On 14 September 2021, the Solana blockchain went offline after a surge of transactions caused the network to fork, and different validators had different views of the state of the network. The network was brought back online the next day on 15 September 2021. The outage lasted a total of about 17 hours.

The Solana blockchain again went offline on 1 May, with the outage lasting roughly seven hours due to it being taken offline by bots. The blockchain went offline again on 31 May 2022, due to a bug in how the blockchain processes offline transactions. This outage lasted about four and a half hours.

On 1 October 2022, the Solana network went down for 6 hours due to a consensus bug in the validator client allowing a misconfigured node to publish multiple valid but different blocks.

Solana's outages have frequently resulted in the value of the network's native SOL token falling.

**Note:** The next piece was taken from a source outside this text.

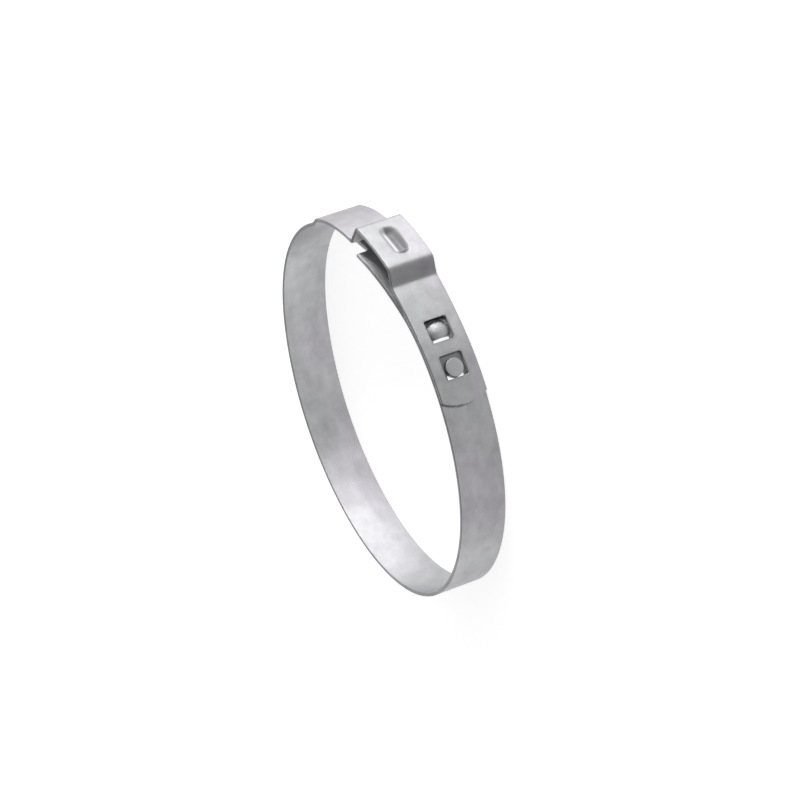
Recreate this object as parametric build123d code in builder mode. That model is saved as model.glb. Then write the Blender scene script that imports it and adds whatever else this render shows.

==Trump cryptocurrency report==

On November 25, 2025, U.S Representative Jamie Raskin released a report finding that following an investigation by Democrats on the U.S. House Judiciary Committee, it was determined that the cryptocurrency policies of Trump were in fact used to benefit Trump and his family, with Trump in fact adding billions of dollars to his net worth through cryptocurrency schemes which were entangled with foreign governments, corporate allies, and criminal actors, with Solana hosting much of Trump's cryptocurrency transactions. The report, titled Trump, Crypto, and a New Age of Corruption, also found that Trump dismantled anti-corruption and safeguards and pardoned people who were regarded as "corporate cronies" in order build his cryptocurrency empire.

== Application ==
In April 2023, Solana Mobile, a subsidiary of Solana Labs, began selling the Solana Saga, an Android smartphone with several Solana-based decentralized apps preinstalled.

In September 2023, Visa announced that along with payment processors Worldpay, Inc. and Nuvei, it had added support for the Solana blockchain to send payments to merchants using the stablecoin USD Coin (USDC), rather than fiat currency via bank wire.

In January 2025, Donald Trump launched his memecoin, $TRUMP, using the Solana blockchain, causing a surge in Solana usage.